Chrissy Dasco shifts in the maroon armchair, quietly mouthing several verses of her spoken word poem. She looks down at her busy hands as they tug on the hem of her graphic crop top. The meaning of her poem suddenly comes to her.

“My shirt,” she says, pointing at the black words on white. “Be More. Do Less.”

Dasco, a Bachelor’s Degree with Individual Concentration major (BDIC) studying Alternative Education at the University of Massachusetts Amherst, will join five other members of the Five College Consortium at the STUDENTx Showcase hosted by STUDENTx, a registered student organization (RSO) affiliated with student-run TEDxAmherst.

From a pool of over 50 applications, members of the TEDxAmherst speakership team selected speakers Sanah Rizvi of UMass, Kaelan McCone of Amherst College, Liana Miguelina Weeks of Smith College, Nirman Dave of Hampshire College, Stella Elwood of Mount Holyoke College, and Dasco, the spoken word performer.

Dasco’s performance examines the public education system where, she said, the pressures of standardized testing and competition interfere with students’ personal growth.

“You see, I don’t want to breathe each moment with the intent to obtain,” Dasco performed in a recent rehearsal, “‘Cause the race to the top, that’s a f****** one-lane course, where some are born in the front and the rest are held back.”

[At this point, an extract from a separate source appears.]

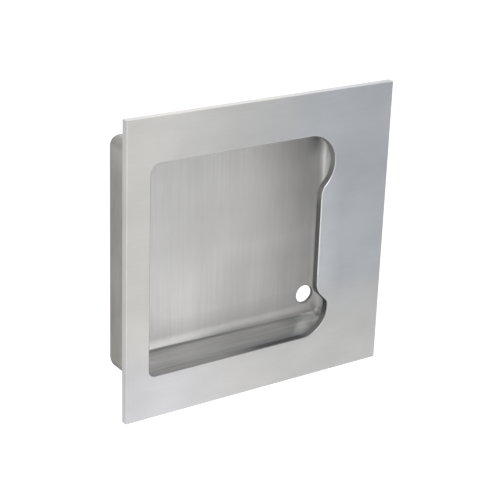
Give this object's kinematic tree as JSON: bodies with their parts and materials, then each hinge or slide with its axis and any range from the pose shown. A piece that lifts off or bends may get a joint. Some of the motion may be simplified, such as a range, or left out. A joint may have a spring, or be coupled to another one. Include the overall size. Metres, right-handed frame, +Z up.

Rizvi, a psychology major with a minor in biology, will explore this same idea in her talk, titled “Let’s Be Ordinary.” Many of the senior’s peers perpetually race against the pre-graduation clock, cramming extra classes, internships and extracurriculars into their schedules in fear that they haven’t done enough to stand out to prospective employers.

According to Rizvi, they’re doing just fine.

“There’s this resume self, and then there’s the personal self,” Rizvi explained. “We live in this world of twenty-something CEOs, of eight-year-old prodigies; there’s this idea that you need to be exceptional. But being ordinary isn’t a bad thing. If you can stand on your own in a three-hundred person lecture, you’ve already made it.”


The showcase, James Conlon of the TEDxAmherst outreach and marketing team said, fits with Rizvi’s belief that “we all have something to share.”

“[The talk] comes from someone who doesn’t have a Ph.D.,” Conlon said. “They’re undergrads [who] can take something that is simple and make it grow and inspire, make it into something that can change our community and, hopefully, change the world.”

Admission to STUDENTx, to be held in the Campus Center Auditorium at 7 p.m. on Nov. 19, is free and open to the public.